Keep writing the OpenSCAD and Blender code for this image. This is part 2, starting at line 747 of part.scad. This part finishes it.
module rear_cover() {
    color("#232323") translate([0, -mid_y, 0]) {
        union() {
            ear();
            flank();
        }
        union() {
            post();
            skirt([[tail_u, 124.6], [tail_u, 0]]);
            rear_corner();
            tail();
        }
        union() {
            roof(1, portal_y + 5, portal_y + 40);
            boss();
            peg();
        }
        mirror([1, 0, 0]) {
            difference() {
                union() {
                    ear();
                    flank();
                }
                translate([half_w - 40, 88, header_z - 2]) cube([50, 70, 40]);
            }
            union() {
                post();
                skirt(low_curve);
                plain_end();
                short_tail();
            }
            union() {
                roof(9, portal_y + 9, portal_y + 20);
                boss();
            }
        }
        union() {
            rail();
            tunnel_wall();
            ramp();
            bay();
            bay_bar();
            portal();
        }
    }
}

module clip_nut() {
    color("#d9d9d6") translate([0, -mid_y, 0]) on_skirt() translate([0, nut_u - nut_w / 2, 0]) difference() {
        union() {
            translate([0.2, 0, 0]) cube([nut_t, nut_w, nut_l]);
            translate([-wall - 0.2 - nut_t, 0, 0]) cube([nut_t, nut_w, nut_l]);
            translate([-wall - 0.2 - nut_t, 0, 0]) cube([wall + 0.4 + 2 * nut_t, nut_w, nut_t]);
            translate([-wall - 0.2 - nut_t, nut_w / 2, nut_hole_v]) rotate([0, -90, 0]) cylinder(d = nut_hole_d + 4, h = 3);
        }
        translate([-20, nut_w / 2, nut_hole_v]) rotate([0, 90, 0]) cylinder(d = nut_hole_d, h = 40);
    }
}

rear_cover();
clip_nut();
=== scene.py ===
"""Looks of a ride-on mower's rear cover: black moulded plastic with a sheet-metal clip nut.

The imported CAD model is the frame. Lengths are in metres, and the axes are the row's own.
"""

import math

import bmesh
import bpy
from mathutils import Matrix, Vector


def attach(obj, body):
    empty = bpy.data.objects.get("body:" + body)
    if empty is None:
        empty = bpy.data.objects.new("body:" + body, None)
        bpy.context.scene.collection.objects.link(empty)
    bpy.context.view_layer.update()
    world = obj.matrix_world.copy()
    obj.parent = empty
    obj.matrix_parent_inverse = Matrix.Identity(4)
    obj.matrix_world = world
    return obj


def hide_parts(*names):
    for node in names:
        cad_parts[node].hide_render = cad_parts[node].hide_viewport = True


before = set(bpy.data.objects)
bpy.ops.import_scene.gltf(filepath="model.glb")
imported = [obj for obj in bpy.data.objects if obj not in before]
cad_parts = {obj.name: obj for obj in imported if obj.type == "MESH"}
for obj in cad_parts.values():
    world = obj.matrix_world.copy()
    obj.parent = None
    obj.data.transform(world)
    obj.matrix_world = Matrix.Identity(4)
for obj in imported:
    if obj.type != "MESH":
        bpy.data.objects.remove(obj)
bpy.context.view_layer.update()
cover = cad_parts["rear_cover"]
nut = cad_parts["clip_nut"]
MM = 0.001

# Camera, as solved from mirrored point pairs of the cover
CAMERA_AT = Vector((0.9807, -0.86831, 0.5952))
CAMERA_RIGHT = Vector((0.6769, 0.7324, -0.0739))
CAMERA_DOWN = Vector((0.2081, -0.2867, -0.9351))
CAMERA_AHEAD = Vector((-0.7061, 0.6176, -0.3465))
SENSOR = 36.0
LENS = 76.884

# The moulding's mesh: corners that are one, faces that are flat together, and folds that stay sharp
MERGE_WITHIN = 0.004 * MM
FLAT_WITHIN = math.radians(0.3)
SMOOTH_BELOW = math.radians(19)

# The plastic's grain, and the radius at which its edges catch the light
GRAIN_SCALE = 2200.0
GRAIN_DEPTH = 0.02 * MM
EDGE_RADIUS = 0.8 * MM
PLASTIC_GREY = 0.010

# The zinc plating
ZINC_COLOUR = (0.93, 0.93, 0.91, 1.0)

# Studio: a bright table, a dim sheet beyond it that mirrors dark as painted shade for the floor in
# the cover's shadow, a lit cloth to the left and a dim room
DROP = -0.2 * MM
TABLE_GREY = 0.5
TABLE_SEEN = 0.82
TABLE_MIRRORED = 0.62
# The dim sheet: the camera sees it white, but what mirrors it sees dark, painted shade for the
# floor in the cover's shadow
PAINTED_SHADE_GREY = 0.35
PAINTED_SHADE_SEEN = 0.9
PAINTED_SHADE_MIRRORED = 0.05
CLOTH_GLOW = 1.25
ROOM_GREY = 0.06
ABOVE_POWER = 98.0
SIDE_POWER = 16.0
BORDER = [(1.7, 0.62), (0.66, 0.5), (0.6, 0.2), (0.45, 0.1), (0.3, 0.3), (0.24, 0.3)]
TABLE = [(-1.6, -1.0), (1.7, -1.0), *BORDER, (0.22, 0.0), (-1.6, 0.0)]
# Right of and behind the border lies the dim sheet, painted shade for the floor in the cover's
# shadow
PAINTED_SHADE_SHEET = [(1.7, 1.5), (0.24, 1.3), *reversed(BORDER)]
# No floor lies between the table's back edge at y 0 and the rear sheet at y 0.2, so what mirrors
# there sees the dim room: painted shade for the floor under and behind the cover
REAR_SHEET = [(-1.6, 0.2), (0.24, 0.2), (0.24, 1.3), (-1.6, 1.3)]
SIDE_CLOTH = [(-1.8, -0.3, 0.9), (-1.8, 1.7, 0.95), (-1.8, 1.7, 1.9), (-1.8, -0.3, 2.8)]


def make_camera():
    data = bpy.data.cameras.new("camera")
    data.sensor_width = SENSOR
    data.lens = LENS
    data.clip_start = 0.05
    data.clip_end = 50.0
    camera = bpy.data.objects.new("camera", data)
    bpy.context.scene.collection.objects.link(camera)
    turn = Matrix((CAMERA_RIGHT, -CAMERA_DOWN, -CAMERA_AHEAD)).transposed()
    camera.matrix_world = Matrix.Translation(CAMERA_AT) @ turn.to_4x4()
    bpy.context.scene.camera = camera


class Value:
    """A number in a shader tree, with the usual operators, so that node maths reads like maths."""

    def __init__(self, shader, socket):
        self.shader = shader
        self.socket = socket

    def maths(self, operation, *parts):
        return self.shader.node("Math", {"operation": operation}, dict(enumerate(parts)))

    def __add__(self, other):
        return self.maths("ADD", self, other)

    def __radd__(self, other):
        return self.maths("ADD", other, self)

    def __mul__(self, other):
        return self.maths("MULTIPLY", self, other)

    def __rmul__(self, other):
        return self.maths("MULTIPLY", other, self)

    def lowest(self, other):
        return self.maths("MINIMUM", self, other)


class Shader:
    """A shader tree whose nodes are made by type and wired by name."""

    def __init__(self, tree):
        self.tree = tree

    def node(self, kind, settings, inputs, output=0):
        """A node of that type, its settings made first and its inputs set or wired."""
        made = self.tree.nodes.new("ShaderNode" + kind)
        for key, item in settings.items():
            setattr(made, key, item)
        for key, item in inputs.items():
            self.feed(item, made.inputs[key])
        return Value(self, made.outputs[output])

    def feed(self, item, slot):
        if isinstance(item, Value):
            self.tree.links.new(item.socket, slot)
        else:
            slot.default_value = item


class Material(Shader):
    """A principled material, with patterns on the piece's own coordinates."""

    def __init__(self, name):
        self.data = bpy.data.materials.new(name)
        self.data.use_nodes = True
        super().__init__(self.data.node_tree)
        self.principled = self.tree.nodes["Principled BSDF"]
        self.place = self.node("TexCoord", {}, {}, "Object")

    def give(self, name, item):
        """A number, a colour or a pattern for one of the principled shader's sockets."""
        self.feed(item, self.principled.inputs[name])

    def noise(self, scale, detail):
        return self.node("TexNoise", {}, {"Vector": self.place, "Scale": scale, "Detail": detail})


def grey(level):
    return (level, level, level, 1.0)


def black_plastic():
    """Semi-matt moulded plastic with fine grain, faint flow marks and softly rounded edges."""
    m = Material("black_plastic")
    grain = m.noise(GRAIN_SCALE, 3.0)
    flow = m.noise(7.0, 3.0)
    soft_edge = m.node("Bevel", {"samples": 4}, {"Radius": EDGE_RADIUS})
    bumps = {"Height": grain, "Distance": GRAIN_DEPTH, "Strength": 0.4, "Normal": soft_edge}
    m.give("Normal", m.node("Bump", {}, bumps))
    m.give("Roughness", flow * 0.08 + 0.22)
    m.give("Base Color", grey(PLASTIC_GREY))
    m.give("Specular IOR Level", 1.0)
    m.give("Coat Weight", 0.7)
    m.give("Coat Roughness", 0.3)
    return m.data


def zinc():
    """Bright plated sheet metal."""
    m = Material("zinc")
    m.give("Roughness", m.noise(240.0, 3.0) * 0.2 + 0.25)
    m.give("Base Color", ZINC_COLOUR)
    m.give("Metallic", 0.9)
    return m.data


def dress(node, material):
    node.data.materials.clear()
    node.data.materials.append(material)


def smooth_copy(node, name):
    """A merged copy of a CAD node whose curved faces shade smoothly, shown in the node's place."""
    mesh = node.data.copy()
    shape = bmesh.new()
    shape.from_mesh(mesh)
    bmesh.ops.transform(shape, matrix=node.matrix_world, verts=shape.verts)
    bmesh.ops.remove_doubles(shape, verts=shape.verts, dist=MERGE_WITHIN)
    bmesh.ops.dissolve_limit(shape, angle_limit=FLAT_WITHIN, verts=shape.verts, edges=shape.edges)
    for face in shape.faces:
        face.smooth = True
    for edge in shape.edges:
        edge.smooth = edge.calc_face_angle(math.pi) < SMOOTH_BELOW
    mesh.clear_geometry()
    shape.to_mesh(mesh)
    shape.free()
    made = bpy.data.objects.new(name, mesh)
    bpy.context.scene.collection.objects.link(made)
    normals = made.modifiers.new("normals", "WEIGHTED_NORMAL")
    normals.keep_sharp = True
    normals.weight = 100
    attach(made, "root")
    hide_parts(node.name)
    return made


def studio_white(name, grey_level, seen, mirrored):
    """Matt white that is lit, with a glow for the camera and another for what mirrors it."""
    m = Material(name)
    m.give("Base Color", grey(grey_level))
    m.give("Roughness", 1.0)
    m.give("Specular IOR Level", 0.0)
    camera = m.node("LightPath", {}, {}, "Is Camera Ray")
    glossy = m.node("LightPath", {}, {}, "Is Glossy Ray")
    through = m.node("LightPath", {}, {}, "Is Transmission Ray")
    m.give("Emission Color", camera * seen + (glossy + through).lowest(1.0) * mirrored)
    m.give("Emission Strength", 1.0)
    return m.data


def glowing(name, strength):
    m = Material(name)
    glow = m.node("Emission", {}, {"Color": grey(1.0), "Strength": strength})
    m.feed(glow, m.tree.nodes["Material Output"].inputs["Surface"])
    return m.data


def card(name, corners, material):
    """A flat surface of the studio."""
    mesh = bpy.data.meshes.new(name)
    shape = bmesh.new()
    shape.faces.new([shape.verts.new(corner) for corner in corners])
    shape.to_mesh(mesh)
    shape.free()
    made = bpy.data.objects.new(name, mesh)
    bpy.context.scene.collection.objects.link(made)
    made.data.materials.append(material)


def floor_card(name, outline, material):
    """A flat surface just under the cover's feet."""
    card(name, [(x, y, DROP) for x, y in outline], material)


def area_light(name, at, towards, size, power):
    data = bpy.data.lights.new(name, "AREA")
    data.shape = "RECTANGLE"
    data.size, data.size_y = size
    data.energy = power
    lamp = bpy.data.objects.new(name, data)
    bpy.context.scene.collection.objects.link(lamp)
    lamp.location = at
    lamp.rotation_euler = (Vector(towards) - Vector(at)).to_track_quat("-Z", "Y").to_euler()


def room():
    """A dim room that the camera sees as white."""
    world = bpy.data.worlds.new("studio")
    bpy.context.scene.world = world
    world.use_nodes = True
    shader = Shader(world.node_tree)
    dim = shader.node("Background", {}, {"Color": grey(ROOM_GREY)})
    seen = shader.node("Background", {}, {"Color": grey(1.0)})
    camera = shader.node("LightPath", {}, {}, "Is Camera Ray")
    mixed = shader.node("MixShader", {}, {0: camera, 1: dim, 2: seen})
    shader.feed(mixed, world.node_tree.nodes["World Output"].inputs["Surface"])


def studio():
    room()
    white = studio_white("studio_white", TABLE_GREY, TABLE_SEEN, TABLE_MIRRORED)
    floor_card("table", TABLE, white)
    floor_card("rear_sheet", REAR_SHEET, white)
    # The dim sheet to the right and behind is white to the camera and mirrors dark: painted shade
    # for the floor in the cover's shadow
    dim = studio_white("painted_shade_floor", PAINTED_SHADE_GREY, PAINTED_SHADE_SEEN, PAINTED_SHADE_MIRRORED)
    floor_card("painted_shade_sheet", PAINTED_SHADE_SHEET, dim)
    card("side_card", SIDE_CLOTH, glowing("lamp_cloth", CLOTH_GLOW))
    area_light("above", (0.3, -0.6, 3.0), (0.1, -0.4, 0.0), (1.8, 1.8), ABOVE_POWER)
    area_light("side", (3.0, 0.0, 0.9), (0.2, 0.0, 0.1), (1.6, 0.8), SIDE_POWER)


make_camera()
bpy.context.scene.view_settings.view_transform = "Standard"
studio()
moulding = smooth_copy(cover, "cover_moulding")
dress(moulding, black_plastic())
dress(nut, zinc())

* **Written problem**: Give again the lines from the one with "translate([-wall - 0.2 - nut_t, 0, 0]) cube([wall" to the one with "if empty is", both lines included, exactly and with no other line.

* **Final result**:
            translate([-wall - 0.2 - nut_t, 0, 0]) cube([wall + 0.4 + 2 * nut_t, nut_w, nut_t]);
            translate([-wall - 0.2 - nut_t, nut_w / 2, nut_hole_v]) rotate([0, -90, 0]) cylinder(d = nut_hole_d + 4, h = 3);
        }
        translate([-20, nut_w / 2, nut_hole_v]) rotate([0, 90, 0]) cylinder(d = nut_hole_d, h = 40);
    }
}

rear_cover();
clip_nut();
=== scene.py ===
"""Looks of a ride-on mower's rear cover: black moulded plastic with a sheet-metal clip nut.

The imported CAD model is the frame. Lengths are in metres, and the axes are the row's own.
"""

import math

import bmesh
import bpy
from mathutils import Matrix, Vector


def attach(obj, body):
    empty = bpy.data.objects.get("body:" + body)
    if empty is None:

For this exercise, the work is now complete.